8. Inefficiencies and delays: The case-by-case development of law can lead to inefficiencies and delays. Judicial decisions can take a long time to be rendered, especially in complex cases. This can result in a slower legal process compared to systems with clear, codified laws.

9. Retrospective application: When a court lays down a new rule or overrules an earlier one, it applies that rule to the parties before it, even though they could not have anticipated the change when their dispute arose. This retrospective quality can operate harshly and sits in tension with the rule-of-law ideal that citizens should be able to know the law in advance.
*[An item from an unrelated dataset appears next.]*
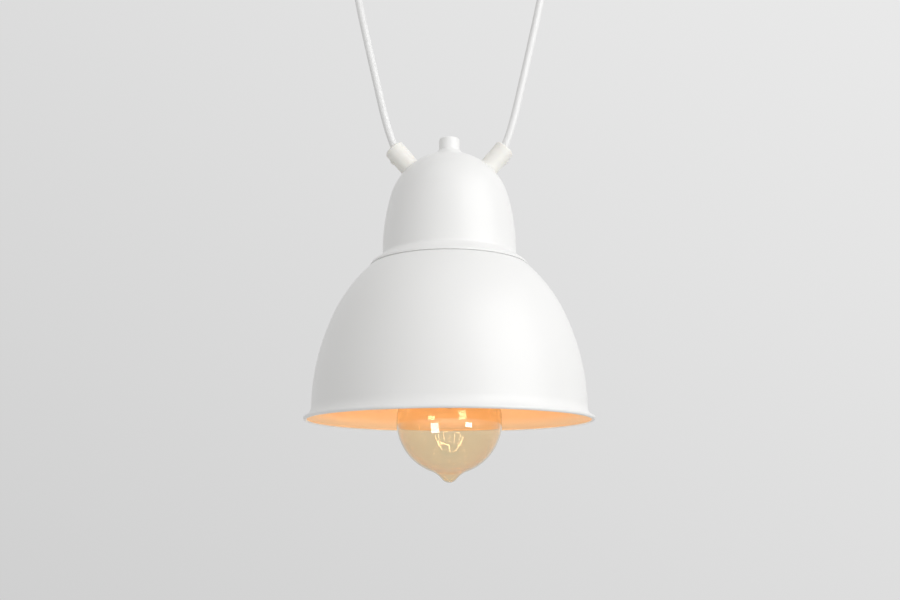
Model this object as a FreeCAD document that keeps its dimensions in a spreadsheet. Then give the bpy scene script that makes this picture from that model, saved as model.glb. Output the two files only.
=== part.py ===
"""Rise and fall pendant: a spun metal shade under a bell cap, hung on two cords in a V.

Millimetres, +Z up. The origin is the middle of the ceiling fitting's back, so the lamp hangs
below it. X runs along the two cords. The sheet "dim" holds the driving sizes; every piece is
bound to it. Heights in the lamp's head are counted up from the shade's rim.
"""
import FreeCAD, Part
import math
import os
import Sketcher

V = FreeCAD.Vector
UP = V(0, 0, 1)
ALONG_Y = V(0, 1, 0)

doc = FreeCAD.newDocument("rise_and_fall_pendant")
sheet = doc.addObject("Spreadsheet::Sheet", "dim")

DRIVING = [
    # alias, value, what it is
    ("rim_drop", 484, "ceiling to the rim of the shade"),
    ("sheet_wall", 1.2, "metal of the shade and cap"),
    ("gap", 0.2, "radial clearance of anything in its bore"),
    ("thread_gap", 0.02, "radial clearance of a thread"),
    # shade
    ("rim_radius", 130, "outside of the rolled rim"),
    ("bead_radius", 2.4, "rolled rim, in section"),
    ("flare_width", 6.6, "rim beyond the shade just above its flare"),
    ("flare_height", 12, "top of the flare above the rim"),
    ("shade_turn", 24, "degrees the side leans in where the shoulder starts"),
    ("neck_turn", 46.86, "degrees the shoulder leans in at the seam"),
    ("shade_height", 140.6, "rim to the seam under the cap"),
    ("neck_rounding", 0.8, "edge of the shade at the seam"),
    ("wire_hole_radius", 6, "holes in the shade's top for the cords"),
    ("wire_hole_spread", 22, "those holes from the axis"),
    # cap
    ("cap_height", 111.4, "seam to the top of the dome"),
    ("dome_radius", 57, "round top of the cap"),
    ("cap_lean", 4.8, "cap at the crease beyond the dome"),
    ("foot_width", 11.7, "foot beyond the cap at the crease"),
    ("cap_straight", 19.4, "seam to the start of the side's curve"),
    ("foot_rounding", 5, "edge of the cap's foot"),
    ("foot_slope", 36, "degrees the foot falls from level"),
    ("crease_radius", 3, "hollow between foot and side"),
    # cord grips
    ("grip_angle", 40, "degrees of the head's grips from upright"),
    ("grip_radius", 9.75, "body of a grip"),
    ("grip_length", 25.6, "seat to the outer end of a grip"),
    ("grip_chamfer", 1.3, "outer end of a grip"),
    ("mouth_depth", 7.6, "flared mouth of a grip"),
    ("mouth_radius", 7, "flared mouth at the outer end"),
    ("stub_radius", 5, "threaded end of a grip"),
    ("stub_length", 10, "threaded end inside the cap or canopy"),
    ("grip_screw_height", 15.5, "side screw above the seat"),
    ("screw_shank_radius", 2, "side screw"),
    ("screw_head_radius", 2.8, "side screw's head"),
    ("screw_head_height", 1.9, "side screw's head"),
    ("screw_dome", 3.1, "domed edge of that head, in section"),
    ("slot_width", 0.9, "screwdriver slot"),
    ("slot_depth", 0.8, "screwdriver slot"),
    ("nut_flats", 14, "thin nuts across the flats"),
    ("nut_height", 3.5, "thin nuts"),
    # cords
    ("cord_radius", 3.6, "round sheathed cord"),
    ("core_radius", 1.15, "one insulated core"),
    ("core_pitch", 2.6, "centre to centre of the cores"),
    # centre tube and finial
    ("tube_radius", 5, "threaded tube"),
    ("tube_bore", 3.4, "threaded tube, inside"),
    ("finial_radius", 9.8, "knob on top"),
    ("finial_height", 14.2, "knob on top"),
    ("finial_rounding", 1.8, "upper edge of the knob"),
    ("finial_thread", 9.5, "depth of the thread in the knob"),
    ("collar_radius", 14.3, "foot of the collar under the knob"),
    ("collar_top_radius", 10.6, "top of that collar"),
    ("collar_rise", 1.4, "top of the collar above the dome"),
    ("washer_radius", 12, "washer under the shade's top"),
    ("washer_height", 1.5, "washer under the shade's top"),
    # lampholder
    ("holder_mouth", 58, "mouth of the lampholder above the rim"),
    ("holder_radius", 20.5, "outside of the skirt"),
    ("holder_wall", 2.6, "skirt and holder cap"),
    ("skirt_height", 39, "mouth to the joint with the holder cap"),
    ("holder_cap_height", 21, "joint to the top of the holder"),
    ("holder_boss_radius", 8.5, "boss round the threaded tube"),
    ("holder_boss_height", 6, "that boss"),
    ("shell_radius", 13.6, "inside of the thread shell"),
    ("shell_wall", 0.5, "thread shell"),
    ("insert_height", 8, "ceramic insert"),
    ("seat_depth", 27.3, "mouth to the centre contact"),
    # bulb
    ("globe_radius", 47.5, "glass globe"),
    ("glass_wall", 0.9, "glass globe"),
    ("neck_glass_radius", 12.4, "glass where it enters the base"),
    ("neck_arc", 22, "hollow curve of the neck"),
    ("neck_length", 5.4, "straight end of the neck, inside the base"),
    ("pip_length", 7, "tip below the globe"),
    ("pip_radius", 6.5, "round end of the tip"),
    ("pip_arc", 14, "hollow curve into the tip"),
    ("base_start", 61, "globe centre to the metal base"),
    ("base_length", 20, "metal base"),
    ("base_radius", 13.2, "metal base"),
    ("base_hole", 9.6, "opening in the end of the base"),
    ("insulator_radius", 10.5, "black glass on the base"),
    ("insulator_height", 2.4, "black glass on the base"),
    ("contact_height", 1.2, "solder contact"),
    ("contact_radius", 4.8, "solder contact"),
    ("rod_tip", 11, "lower end of the glass rod from the globe centre"),
    ("rod_radius", 1.6, "glass rod inside the bulb"),
    ("press_height", 46, "globe centre to the flat press over the rod"),
    ("press_radius", 3.6, "glass press"),
    ("cage_radius", 15, "filament from the axis"),
    ("cage_top", 40, "upper turns of the filament above the globe centre"),
    ("cage_bottom", 15, "lower turns of the filament above the globe centre"),
    ("cage_legs", 10, "upright legs of the filament"),
    ("filament_radius", 0.35, "coiled filament"),
    ("support_radius", 0.4, "support wires"),
    # ceiling fitting
    ("cord_spread", 91.9, "each cord's upper end from the middle"),
    ("canopy_height", 26, "ceiling to the canopy's underside"),
    ("canopy_width", 62, "across the canopy"),
    ("canopy_wall", 1.6, "metal of the canopy"),
    ("canopy_rounding", 4, "lower edge of the canopy"),
    ("bracket_half", 62, "middle to the legs of the bracket"),
    ("bracket_foot", 14, "feet of the bracket"),
    ("bracket_width", 18, "across the bracket"),
    ("bracket_gauge", 2, "steel of the bracket"),
    ("ceiling_hole_spread", 45, "ceiling screws from the middle"),
    ("ceiling_hole_radius", 2.75, "ceiling screw holes"),
    ("canopy_screw_radius", 2, "screws that hold the canopy"),
    ("canopy_screw_head", 3.8, "their heads"),
    ("canopy_screw_dome", 2.3, "domed edge of those heads, in section"),
    ("block_length", 30, "terminal block"),
    ("block_width", 16, "terminal block"),
    ("block_height", 11, "terminal block"),
    ("block_side", 7.7, "upright side of the terminal block, above its slope"),
    ("port_radius", 1.8, "wire ports of the terminal block"),
    ("port_pitch", 9, "between the ports"),
    ("port_drop", 8, "ceiling to the ports"),
    ("wire_pass_radius", 5.5, "holes in the bracket's legs for the cores"),
]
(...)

10. Unequal access to justice: Shaping the common law requires sustained and costly appellate litigation. Those without resources cannot easily bring cases to the higher courts where precedents are set. As a result, the direction of the law is disproportionately influenced by parties, typically corporations or well-funded individuals, with the means to litigate to the apex.

11. Rigidity of binding precedent: The same doctrine that provides certainty can also trap courts in outdated rulings. Until a superior court overrules a decision, lower courts must follow it even if the precedent is widely regarded as unjust or analytically misconceived, sometimes for generations. The process of overruling is itself slow, uncertain, and costly.